Task:
Reproduce exactly the section that begins at the line containing "attach(piece, body)" and ends at the line containing "obj.rotation_euler = (Vector(aim)", both lines included; omit all other lines.

Available data:

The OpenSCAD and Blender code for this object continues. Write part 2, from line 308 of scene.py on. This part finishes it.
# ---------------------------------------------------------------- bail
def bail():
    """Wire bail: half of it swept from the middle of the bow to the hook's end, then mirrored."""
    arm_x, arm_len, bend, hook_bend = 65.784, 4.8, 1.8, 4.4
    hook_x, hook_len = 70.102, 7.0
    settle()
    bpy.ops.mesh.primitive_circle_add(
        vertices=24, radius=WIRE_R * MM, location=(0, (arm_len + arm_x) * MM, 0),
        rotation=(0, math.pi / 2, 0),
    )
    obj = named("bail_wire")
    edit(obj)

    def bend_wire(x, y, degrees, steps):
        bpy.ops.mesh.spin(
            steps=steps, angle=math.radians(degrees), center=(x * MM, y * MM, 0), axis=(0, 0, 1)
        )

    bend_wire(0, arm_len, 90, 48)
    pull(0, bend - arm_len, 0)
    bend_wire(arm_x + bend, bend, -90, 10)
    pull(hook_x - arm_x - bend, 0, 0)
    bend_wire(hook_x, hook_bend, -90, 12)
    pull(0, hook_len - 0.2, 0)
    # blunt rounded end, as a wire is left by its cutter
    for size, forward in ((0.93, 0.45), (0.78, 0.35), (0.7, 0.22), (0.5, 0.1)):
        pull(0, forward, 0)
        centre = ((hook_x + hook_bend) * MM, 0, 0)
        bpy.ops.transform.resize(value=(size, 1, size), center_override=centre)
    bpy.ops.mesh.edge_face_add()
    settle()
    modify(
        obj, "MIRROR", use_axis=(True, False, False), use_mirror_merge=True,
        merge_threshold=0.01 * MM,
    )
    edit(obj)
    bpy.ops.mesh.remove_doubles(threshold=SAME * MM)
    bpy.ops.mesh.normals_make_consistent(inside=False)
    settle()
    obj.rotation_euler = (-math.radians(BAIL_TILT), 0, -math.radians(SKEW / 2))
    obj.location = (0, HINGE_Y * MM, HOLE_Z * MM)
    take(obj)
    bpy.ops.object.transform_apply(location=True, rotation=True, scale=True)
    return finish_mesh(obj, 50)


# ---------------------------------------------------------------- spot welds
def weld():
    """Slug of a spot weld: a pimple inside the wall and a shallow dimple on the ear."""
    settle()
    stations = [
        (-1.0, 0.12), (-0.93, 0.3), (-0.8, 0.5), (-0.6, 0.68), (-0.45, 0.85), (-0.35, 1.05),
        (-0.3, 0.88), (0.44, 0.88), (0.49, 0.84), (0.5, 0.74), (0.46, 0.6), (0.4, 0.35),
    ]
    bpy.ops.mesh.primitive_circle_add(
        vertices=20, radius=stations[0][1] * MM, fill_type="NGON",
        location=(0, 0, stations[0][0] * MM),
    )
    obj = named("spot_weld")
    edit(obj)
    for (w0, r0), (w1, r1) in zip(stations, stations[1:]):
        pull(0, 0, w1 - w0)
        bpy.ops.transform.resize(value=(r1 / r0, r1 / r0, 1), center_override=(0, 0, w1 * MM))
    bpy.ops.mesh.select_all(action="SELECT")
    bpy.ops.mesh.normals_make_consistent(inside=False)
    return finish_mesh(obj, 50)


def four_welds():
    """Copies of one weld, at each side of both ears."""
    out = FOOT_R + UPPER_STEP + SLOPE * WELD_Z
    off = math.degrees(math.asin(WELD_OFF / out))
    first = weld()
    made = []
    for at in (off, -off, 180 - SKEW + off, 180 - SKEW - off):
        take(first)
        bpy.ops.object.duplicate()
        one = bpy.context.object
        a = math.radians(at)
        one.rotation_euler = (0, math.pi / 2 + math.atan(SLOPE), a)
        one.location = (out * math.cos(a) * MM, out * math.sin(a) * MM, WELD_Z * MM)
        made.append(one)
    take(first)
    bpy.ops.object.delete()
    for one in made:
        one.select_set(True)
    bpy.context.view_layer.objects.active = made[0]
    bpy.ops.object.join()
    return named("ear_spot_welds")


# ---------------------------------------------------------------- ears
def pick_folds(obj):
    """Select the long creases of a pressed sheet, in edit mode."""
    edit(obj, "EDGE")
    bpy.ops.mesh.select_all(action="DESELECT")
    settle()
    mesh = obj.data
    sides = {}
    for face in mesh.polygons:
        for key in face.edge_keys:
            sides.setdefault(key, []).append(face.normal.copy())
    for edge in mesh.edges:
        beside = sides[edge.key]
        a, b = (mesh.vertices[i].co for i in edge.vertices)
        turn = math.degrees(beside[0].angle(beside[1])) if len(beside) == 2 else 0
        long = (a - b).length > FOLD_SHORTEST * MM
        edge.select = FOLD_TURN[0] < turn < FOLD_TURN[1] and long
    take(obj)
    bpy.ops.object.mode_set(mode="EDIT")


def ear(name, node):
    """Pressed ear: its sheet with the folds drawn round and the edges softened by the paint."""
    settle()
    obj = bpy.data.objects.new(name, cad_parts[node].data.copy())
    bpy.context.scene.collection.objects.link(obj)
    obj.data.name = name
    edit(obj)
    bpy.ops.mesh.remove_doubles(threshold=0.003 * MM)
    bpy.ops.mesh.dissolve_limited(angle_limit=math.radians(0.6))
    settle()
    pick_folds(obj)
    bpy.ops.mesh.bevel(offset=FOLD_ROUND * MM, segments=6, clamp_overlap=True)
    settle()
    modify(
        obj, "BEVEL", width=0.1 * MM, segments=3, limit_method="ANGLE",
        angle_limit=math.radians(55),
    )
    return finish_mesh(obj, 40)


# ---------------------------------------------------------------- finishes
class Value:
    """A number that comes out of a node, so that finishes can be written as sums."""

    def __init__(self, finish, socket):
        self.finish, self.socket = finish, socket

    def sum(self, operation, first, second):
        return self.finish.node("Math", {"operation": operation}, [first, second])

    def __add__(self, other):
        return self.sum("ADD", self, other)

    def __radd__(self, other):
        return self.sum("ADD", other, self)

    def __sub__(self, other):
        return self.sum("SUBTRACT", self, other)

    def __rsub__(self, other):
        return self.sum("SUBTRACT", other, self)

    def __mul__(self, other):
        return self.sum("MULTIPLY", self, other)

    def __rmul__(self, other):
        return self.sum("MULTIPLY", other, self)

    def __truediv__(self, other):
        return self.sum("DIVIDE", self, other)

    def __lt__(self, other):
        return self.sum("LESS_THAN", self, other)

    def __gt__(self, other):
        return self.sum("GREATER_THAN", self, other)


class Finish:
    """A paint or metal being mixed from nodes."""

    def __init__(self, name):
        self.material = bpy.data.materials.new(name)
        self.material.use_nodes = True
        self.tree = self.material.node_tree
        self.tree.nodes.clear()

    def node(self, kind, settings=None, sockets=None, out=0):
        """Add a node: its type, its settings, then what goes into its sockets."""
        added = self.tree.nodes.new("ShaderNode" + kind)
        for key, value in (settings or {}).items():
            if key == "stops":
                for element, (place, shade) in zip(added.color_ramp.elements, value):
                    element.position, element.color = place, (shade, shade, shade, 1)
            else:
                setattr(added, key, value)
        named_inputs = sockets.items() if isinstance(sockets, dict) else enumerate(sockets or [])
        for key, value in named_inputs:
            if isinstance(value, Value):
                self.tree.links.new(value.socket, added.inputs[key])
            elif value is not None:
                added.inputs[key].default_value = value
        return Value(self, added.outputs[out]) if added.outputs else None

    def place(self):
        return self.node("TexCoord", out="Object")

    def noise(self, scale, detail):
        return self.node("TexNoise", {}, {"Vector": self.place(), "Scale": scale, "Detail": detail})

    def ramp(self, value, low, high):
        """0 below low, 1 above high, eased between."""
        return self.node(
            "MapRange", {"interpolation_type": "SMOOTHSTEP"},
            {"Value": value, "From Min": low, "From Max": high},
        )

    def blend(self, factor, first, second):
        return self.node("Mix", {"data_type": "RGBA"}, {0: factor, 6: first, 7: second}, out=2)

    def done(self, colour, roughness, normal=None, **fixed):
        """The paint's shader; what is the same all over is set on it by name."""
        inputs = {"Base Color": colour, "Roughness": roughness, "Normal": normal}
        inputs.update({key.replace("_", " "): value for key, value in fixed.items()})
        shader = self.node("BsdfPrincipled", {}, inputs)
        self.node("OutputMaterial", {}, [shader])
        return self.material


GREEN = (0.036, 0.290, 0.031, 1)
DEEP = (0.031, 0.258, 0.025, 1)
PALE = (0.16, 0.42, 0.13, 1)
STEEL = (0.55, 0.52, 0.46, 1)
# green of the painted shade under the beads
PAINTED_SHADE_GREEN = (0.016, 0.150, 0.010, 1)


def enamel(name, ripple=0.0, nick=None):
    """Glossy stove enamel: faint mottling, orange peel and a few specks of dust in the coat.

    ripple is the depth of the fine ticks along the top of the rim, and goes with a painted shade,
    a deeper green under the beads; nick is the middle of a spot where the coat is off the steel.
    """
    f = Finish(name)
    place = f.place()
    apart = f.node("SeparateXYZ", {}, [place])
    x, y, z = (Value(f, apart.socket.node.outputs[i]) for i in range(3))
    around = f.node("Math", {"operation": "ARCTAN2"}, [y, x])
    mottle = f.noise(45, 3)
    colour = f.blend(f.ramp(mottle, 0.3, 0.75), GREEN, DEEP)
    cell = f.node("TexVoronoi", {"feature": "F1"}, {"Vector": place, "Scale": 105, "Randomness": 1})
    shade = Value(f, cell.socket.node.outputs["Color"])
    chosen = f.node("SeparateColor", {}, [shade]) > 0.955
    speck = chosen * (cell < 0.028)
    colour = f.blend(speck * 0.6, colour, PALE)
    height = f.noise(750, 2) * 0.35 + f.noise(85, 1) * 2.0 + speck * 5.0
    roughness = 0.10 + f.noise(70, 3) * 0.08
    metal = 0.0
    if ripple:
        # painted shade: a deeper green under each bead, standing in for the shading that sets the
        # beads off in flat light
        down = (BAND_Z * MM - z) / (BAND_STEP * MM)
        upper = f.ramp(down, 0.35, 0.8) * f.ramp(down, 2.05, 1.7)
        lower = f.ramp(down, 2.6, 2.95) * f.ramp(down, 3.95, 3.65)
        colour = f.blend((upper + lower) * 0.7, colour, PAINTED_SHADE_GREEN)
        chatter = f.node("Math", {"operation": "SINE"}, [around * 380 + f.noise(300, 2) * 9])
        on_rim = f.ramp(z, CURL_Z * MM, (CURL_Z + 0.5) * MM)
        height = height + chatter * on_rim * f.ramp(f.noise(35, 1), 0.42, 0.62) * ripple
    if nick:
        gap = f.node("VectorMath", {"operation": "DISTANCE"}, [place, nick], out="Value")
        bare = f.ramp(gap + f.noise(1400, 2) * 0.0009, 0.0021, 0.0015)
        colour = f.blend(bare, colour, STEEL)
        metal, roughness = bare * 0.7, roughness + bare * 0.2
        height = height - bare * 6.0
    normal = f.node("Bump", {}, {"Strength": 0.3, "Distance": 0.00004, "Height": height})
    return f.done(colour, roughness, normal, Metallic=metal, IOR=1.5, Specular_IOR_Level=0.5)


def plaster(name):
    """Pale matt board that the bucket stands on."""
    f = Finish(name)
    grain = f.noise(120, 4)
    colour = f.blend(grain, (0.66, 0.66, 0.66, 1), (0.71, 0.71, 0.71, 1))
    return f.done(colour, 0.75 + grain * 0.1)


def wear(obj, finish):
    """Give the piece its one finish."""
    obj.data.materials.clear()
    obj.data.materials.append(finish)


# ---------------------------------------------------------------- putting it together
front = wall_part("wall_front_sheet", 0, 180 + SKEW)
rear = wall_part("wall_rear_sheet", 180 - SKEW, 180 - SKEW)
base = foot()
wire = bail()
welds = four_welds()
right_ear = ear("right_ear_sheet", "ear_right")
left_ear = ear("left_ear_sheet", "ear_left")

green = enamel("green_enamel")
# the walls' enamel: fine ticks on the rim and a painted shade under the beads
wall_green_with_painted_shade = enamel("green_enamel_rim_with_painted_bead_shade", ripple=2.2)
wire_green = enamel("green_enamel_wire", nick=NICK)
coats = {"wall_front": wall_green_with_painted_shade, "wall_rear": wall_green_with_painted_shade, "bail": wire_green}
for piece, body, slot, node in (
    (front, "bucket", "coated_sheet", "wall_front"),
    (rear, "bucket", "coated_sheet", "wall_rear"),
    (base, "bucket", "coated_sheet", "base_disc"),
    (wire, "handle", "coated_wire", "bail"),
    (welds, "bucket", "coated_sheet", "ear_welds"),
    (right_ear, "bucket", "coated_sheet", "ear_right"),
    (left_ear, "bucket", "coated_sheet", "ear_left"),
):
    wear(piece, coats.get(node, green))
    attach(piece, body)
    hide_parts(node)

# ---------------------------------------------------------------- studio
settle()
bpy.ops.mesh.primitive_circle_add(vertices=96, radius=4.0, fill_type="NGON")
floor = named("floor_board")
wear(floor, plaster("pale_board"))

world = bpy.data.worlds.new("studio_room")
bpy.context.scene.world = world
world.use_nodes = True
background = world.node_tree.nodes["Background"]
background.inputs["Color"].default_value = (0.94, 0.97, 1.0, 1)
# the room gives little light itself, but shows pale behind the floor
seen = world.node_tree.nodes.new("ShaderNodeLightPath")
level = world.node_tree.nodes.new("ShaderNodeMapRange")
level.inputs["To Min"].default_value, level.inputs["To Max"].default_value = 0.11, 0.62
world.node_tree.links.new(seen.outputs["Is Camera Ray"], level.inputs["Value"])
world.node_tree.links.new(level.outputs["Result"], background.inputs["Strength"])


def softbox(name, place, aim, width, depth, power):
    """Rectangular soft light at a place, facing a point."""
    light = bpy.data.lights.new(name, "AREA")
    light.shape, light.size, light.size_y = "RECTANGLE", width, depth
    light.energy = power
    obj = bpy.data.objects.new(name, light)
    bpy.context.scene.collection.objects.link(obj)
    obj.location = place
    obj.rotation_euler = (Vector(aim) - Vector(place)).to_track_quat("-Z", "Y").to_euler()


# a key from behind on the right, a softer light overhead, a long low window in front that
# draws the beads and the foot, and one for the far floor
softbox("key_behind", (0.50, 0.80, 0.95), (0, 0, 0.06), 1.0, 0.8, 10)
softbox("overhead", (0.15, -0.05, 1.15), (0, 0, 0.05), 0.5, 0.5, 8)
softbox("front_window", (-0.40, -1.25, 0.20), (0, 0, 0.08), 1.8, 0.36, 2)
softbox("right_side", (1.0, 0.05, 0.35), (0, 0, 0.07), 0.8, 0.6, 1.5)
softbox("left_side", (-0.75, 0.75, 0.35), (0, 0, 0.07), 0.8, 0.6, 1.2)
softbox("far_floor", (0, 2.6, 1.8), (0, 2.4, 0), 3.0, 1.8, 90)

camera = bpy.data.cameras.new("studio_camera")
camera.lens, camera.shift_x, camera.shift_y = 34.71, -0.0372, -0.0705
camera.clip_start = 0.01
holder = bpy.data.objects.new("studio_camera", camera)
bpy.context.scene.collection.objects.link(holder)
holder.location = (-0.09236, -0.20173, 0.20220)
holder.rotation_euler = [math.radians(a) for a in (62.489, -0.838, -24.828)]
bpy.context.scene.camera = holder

Exercise output:
    attach(piece, body)
    hide_parts(node)

# ---------------------------------------------------------------- studio
settle()
bpy.ops.mesh.primitive_circle_add(vertices=96, radius=4.0, fill_type="NGON")
floor = named("floor_board")
wear(floor, plaster("pale_board"))

world = bpy.data.worlds.new("studio_room")
bpy.context.scene.world = world
world.use_nodes = True
background = world.node_tree.nodes["Background"]
background.inputs["Color"].default_value = (0.94, 0.97, 1.0, 1)
# the room gives little light itself, but shows pale behind the floor
seen = world.node_tree.nodes.new("ShaderNodeLightPath")
level = world.node_tree.nodes.new("ShaderNodeMapRange")
level.inputs["To Min"].default_value, level.inputs["To Max"].default_value = 0.11, 0.62
world.node_tree.links.new(seen.outputs["Is Camera Ray"], level.inputs["Value"])
world.node_tree.links.new(level.outputs["Result"], background.inputs["Strength"])


def softbox(name, place, aim, width, depth, power):
    """Rectangular soft light at a place, facing a point."""
    light = bpy.data.lights.new(name, "AREA")
    light.shape, light.size, light.size_y = "RECTANGLE", width, depth
    light.energy = power
    obj = bpy.data.objects.new(name, light)
    bpy.context.scene.collection.objects.link(obj)
    obj.location = place
    obj.rotation_euler = (Vector(aim) - Vector(place)).to_track_quat("-Z", "Y").to_euler()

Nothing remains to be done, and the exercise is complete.